**Aim of the exercise**: Reproduce each of the lines word for word.

**Source excerpt**:
____________

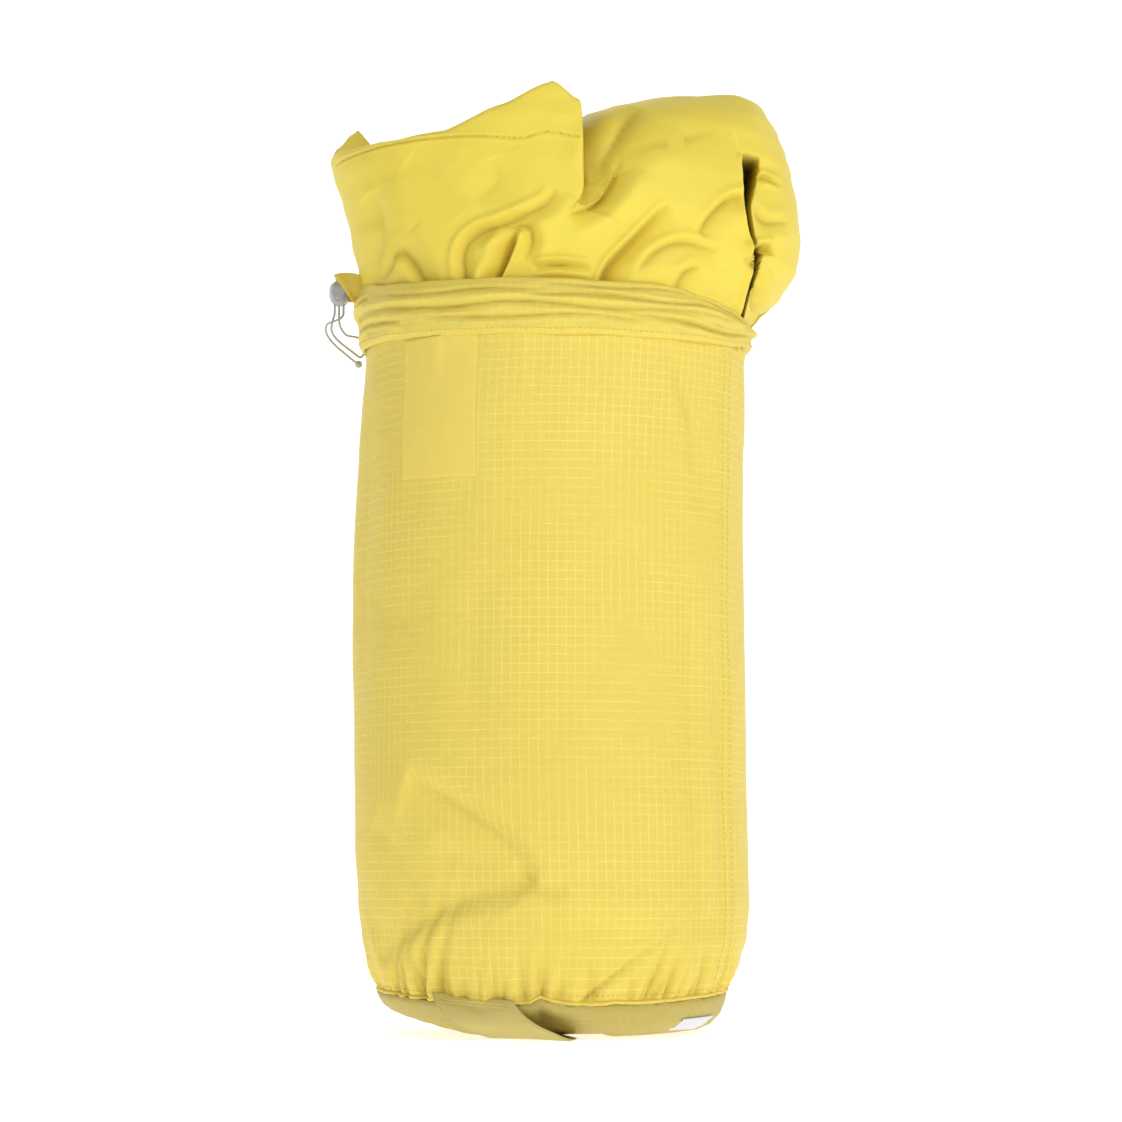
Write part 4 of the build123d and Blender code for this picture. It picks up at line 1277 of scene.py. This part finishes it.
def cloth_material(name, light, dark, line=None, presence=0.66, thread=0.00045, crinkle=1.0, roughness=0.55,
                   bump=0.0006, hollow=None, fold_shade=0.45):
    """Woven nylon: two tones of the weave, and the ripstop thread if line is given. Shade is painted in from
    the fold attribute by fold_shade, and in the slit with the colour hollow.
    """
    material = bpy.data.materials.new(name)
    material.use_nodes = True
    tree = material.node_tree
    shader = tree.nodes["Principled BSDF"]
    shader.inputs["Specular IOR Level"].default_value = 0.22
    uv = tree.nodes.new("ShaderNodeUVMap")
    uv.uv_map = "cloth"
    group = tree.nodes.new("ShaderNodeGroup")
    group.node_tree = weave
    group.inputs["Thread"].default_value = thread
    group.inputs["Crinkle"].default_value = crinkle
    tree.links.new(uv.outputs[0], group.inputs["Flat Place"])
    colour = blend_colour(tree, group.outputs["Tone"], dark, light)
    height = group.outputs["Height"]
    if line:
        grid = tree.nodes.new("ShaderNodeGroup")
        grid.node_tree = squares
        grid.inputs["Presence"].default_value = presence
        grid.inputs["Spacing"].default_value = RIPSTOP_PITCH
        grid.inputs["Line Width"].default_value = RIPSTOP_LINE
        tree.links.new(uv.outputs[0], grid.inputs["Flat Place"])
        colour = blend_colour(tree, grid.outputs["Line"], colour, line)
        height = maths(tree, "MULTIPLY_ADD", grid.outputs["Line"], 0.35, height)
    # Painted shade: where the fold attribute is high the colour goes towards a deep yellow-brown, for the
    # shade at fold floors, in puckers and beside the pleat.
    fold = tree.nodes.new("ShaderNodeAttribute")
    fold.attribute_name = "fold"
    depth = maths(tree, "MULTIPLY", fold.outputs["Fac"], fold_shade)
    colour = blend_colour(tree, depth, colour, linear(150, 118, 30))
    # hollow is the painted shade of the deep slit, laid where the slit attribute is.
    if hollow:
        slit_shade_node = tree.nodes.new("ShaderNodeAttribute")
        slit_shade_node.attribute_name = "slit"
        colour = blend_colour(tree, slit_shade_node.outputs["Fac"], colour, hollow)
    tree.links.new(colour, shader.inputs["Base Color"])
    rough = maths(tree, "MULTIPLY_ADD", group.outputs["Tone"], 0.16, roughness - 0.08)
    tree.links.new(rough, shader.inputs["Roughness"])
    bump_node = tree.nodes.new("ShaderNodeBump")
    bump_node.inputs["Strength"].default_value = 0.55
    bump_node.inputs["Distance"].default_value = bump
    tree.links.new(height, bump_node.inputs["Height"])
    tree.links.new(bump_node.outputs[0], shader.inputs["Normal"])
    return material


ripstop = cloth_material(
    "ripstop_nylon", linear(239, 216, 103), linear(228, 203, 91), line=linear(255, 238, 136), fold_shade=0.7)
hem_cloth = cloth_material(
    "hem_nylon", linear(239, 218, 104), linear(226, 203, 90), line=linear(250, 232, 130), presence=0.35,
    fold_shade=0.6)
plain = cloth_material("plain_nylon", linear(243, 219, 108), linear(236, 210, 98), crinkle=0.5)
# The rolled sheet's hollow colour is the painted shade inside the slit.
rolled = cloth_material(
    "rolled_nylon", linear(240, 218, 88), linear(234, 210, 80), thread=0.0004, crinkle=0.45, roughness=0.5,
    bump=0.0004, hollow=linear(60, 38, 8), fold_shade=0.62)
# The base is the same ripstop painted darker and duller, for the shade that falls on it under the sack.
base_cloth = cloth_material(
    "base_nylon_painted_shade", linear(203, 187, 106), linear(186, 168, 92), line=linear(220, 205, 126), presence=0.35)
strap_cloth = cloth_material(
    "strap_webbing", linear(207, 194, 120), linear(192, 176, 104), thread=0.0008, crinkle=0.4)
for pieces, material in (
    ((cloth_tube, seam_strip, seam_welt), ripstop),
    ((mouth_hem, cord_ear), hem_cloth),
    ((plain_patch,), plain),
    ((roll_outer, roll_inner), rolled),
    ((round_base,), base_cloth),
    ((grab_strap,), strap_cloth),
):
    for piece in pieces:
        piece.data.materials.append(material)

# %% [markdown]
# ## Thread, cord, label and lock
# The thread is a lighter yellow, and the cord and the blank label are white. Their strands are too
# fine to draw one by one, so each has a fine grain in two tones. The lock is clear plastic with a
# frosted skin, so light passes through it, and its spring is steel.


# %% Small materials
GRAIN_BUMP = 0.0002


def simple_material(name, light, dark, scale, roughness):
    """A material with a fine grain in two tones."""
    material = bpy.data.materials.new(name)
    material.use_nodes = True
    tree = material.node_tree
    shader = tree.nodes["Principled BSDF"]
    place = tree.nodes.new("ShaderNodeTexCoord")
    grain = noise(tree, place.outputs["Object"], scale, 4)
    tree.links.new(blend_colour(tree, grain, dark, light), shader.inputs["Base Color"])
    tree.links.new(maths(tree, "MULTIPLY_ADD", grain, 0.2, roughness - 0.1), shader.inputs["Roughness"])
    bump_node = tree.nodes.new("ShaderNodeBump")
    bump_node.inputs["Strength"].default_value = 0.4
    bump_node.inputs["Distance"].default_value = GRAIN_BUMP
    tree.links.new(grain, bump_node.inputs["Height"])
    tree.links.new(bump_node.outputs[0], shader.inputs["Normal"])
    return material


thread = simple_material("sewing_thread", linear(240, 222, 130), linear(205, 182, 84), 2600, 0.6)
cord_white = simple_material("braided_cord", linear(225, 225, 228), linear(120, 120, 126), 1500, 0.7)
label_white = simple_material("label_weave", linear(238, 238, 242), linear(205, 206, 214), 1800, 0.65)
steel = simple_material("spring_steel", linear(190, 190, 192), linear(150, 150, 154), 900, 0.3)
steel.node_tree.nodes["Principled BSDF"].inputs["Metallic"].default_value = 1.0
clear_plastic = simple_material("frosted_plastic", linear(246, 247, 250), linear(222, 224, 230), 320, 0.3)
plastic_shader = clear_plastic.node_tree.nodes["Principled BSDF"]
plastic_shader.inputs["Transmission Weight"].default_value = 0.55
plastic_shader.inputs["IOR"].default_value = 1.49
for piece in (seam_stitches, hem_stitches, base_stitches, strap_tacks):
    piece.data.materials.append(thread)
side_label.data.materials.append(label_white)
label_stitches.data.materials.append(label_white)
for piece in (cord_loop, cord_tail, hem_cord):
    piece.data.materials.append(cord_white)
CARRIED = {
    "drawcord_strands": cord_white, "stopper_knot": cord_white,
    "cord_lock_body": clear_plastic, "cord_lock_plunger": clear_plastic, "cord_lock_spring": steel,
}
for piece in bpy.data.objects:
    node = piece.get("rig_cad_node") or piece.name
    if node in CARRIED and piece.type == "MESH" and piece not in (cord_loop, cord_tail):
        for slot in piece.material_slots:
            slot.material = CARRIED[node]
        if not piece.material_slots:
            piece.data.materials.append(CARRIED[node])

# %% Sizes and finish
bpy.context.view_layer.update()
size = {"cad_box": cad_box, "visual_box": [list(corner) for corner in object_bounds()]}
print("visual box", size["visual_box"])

____________

**Exercise answer**:
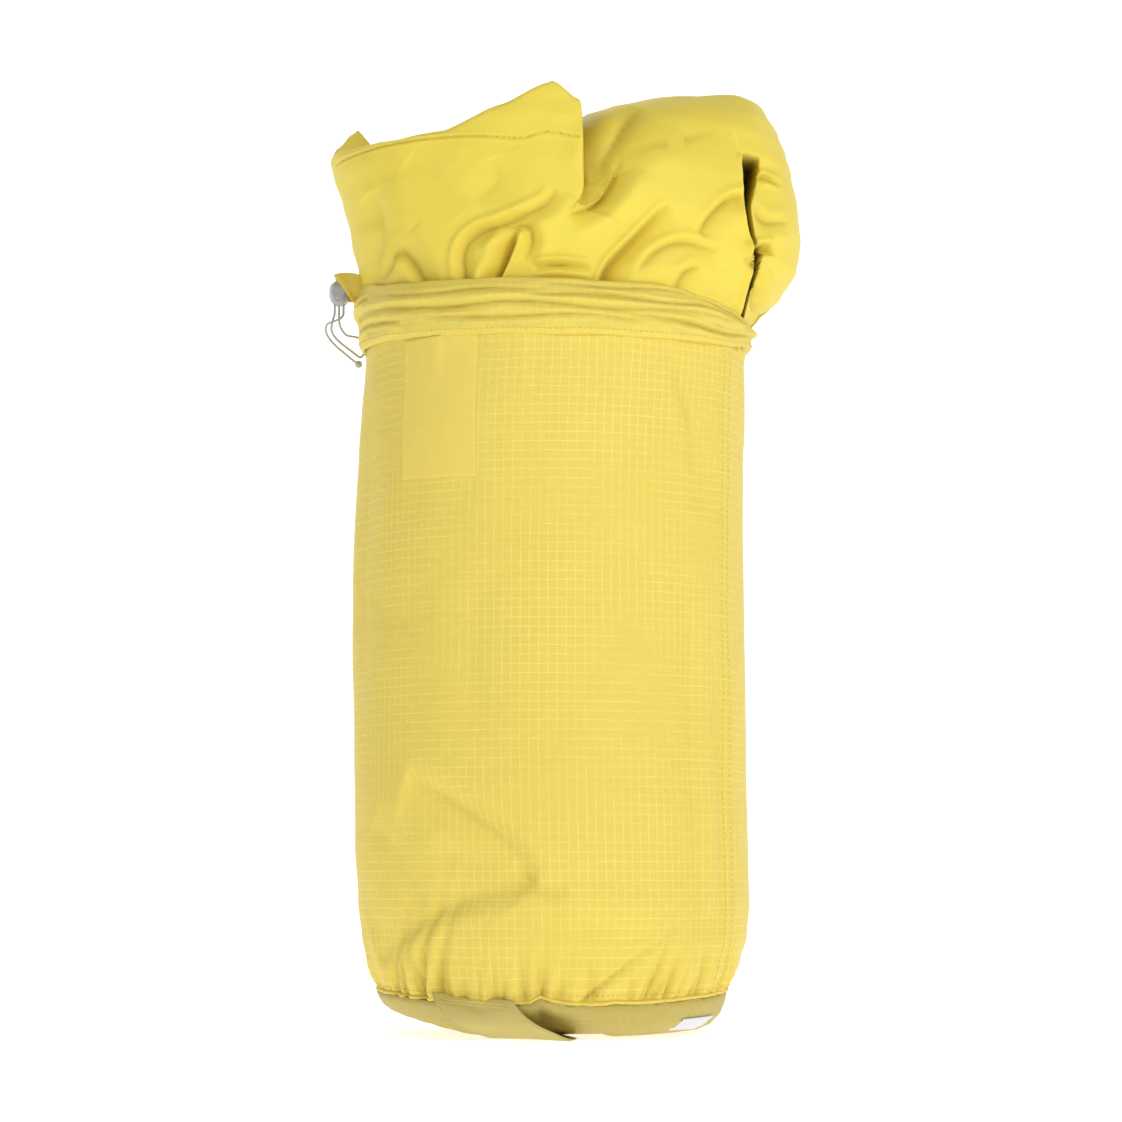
Write part 4 of the build123d and Blender code for this picture. It picks up at line 1277 of scene.py. This part finishes it.
def cloth_material(name, light, dark, line=None, presence=0.66, thread=0.00045, crinkle=1.0, roughness=0.55,
                   bump=0.0006, hollow=None, fold_shade=0.45):
    """Woven nylon: two tones of the weave, and the ripstop thread if line is given. Shade is painted in from
    the fold attribute by fold_shade, and in the slit with the colour hollow.
    """
    material = bpy.data.materials.new(name)
    material.use_nodes = True
    tree = material.node_tree
    shader = tree.nodes["Principled BSDF"]
    shader.inputs["Specular IOR Level"].default_value = 0.22
    uv = tree.nodes.new("ShaderNodeUVMap")
    uv.uv_map = "cloth"
    group = tree.nodes.new("ShaderNodeGroup")
    group.node_tree = weave
    group.inputs["Thread"].default_value = thread
    group.inputs["Crinkle"].default_value = crinkle
    tree.links.new(uv.outputs[0], group.inputs["Flat Place"])
    colour = blend_colour(tree, group.outputs["Tone"], dark, light)
    height = group.outputs["Height"]
    if line:
        grid = tree.nodes.new("ShaderNodeGroup")
        grid.node_tree = squares
        grid.inputs["Presence"].default_value = presence
        grid.inputs["Spacing"].default_value = RIPSTOP_PITCH
        grid.inputs["Line Width"].default_value = RIPSTOP_LINE
        tree.links.new(uv.outputs[0], grid.inputs["Flat Place"])
        colour = blend_colour(tree, grid.outputs["Line"], colour, line)
        height = maths(tree, "MULTIPLY_ADD", grid.outputs["Line"], 0.35, height)
    # Painted shade: where the fold attribute is high the colour goes towards a deep yellow-brown, for the
    # shade at fold floors, in puckers and beside the pleat.
    fold = tree.nodes.new("ShaderNodeAttribute")
    fold.attribute_name = "fold"
    depth = maths(tree, "MULTIPLY", fold.outputs["Fac"], fold_shade)
    colour = blend_colour(tree, depth, colour, linear(150, 118, 30))
    # hollow is the painted shade of the deep slit, laid where the slit attribute is.
    if hollow:
        slit_shade_node = tree.nodes.new("ShaderNodeAttribute")
        slit_shade_node.attribute_name = "slit"
        colour = blend_colour(tree, slit_shade_node.outputs["Fac"], colour, hollow)
    tree.links.new(colour, shader.inputs["Base Color"])
    rough = maths(tree, "MULTIPLY_ADD", group.outputs["Tone"], 0.16, roughness - 0.08)
    tree.links.new(rough, shader.inputs["Roughness"])
    bump_node = tree.nodes.new("ShaderNodeBump")
    bump_node.inputs["Strength"].default_value = 0.55
    bump_node.inputs["Distance"].default_value = bump
    tree.links.new(height, bump_node.inputs["Height"])
    tree.links.new(bump_node.outputs[0], shader.inputs["Normal"])
    return material


ripstop = cloth_material(
    "ripstop_nylon", linear(239, 216, 103), linear(228, 203, 91), line=linear(255, 238, 136), fold_shade=0.7)
hem_cloth = cloth_material(
    "hem_nylon", linear(239, 218, 104), linear(226, 203, 90), line=linear(250, 232, 130), presence=0.35,
    fold_shade=0.6)
plain = cloth_material("plain_nylon", linear(243, 219, 108), linear(236, 210, 98), crinkle=0.5)
# The rolled sheet's hollow colour is the painted shade inside the slit.
rolled = cloth_material(
    "rolled_nylon", linear(240, 218, 88), linear(234, 210, 80), thread=0.0004, crinkle=0.45, roughness=0.5,
    bump=0.0004, hollow=linear(60, 38, 8), fold_shade=0.62)
# The base is the same ripstop painted darker and duller, for the shade that falls on it under the sack.
base_cloth = cloth_material(
    "base_nylon_painted_shade", linear(203, 187, 106), linear(186, 168, 92), line=linear(220, 205, 126), presence=0.35)
strap_cloth = cloth_material(
    "strap_webbing", linear(207, 194, 120), linear(192, 176, 104), thread=0.0008, crinkle=0.4)
for pieces, material in (
    ((cloth_tube, seam_strip, seam_welt), ripstop),
    ((mouth_hem, cord_ear), hem_cloth),
    ((plain_patch,), plain),
    ((roll_outer, roll_inner), rolled),
    ((round_base,), base_cloth),
    ((grab_strap,), strap_cloth),
):
    for piece in pieces:
        piece.data.materials.append(material)

# %% [markdown]
# ## Thread, cord, label and lock
# The thread is a lighter yellow, and the cord and the blank label are white. Their strands are too
# fine to draw one by one, so each has a fine grain in two tones. The lock is clear plastic with a
# frosted skin, so light passes through it, and its spring is steel.


# %% Small materials
GRAIN_BUMP = 0.0002


def simple_material(name, light, dark, scale, roughness):
    """A material with a fine grain in two tones."""
    material = bpy.data.materials.new(name)
    material.use_nodes = True
    tree = material.node_tree
    shader = tree.nodes["Principled BSDF"]
    place = tree.nodes.new("ShaderNodeTexCoord")
    grain = noise(tree, place.outputs["Object"], scale, 4)
    tree.links.new(blend_colour(tree, grain, dark, light), shader.inputs["Base Color"])
    tree.links.new(maths(tree, "MULTIPLY_ADD", grain, 0.2, roughness - 0.1), shader.inputs["Roughness"])
    bump_node = tree.nodes.new("ShaderNodeBump")
    bump_node.inputs["Strength"].default_value = 0.4
    bump_node.inputs["Distance"].default_value = GRAIN_BUMP
    tree.links.new(grain, bump_node.inputs["Height"])
    tree.links.new(bump_node.outputs[0], shader.inputs["Normal"])
    return material


thread = simple_material("sewing_thread", linear(240, 222, 130), linear(205, 182, 84), 2600, 0.6)
cord_white = simple_material("braided_cord", linear(225, 225, 228), linear(120, 120, 126), 1500, 0.7)
label_white = simple_material("label_weave", linear(238, 238, 242), linear(205, 206, 214), 1800, 0.65)
steel = simple_material("spring_steel", linear(190, 190, 192), linear(150, 150, 154), 900, 0.3)
steel.node_tree.nodes["Principled BSDF"].inputs["Metallic"].default_value = 1.0
clear_plastic = simple_material("frosted_plastic", linear(246, 247, 250), linear(222, 224, 230), 320, 0.3)
plastic_shader = clear_plastic.node_tree.nodes["Principled BSDF"]
plastic_shader.inputs["Transmission Weight"].default_value = 0.55
plastic_shader.inputs["IOR"].default_value = 1.49
for piece in (seam_stitches, hem_stitches, base_stitches, strap_tacks):
    piece.data.materials.append(thread)
side_label.data.materials.append(label_white)
label_stitches.data.materials.append(label_white)
for piece in (cord_loop, cord_tail, hem_cord):
    piece.data.materials.append(cord_white)
CARRIED = {
    "drawcord_strands": cord_white, "stopper_knot": cord_white,
    "cord_lock_body": clear_plastic, "cord_lock_plunger": clear_plastic, "cord_lock_spring": steel,
}
for piece in bpy.data.objects:
    node = piece.get("rig_cad_node") or piece.name
    if node in CARRIED and piece.type == "MESH" and piece not in (cord_loop, cord_tail):
        for slot in piece.material_slots:
            slot.material = CARRIED[node]
        if not piece.material_slots:
            piece.data.materials.append(CARRIED[node])

# %% Sizes and finish
bpy.context.view_layer.update()
size = {"cad_box": cad_box, "visual_box": [list(corner) for corner in object_bounds()]}
print("visual box", size["visual_box"])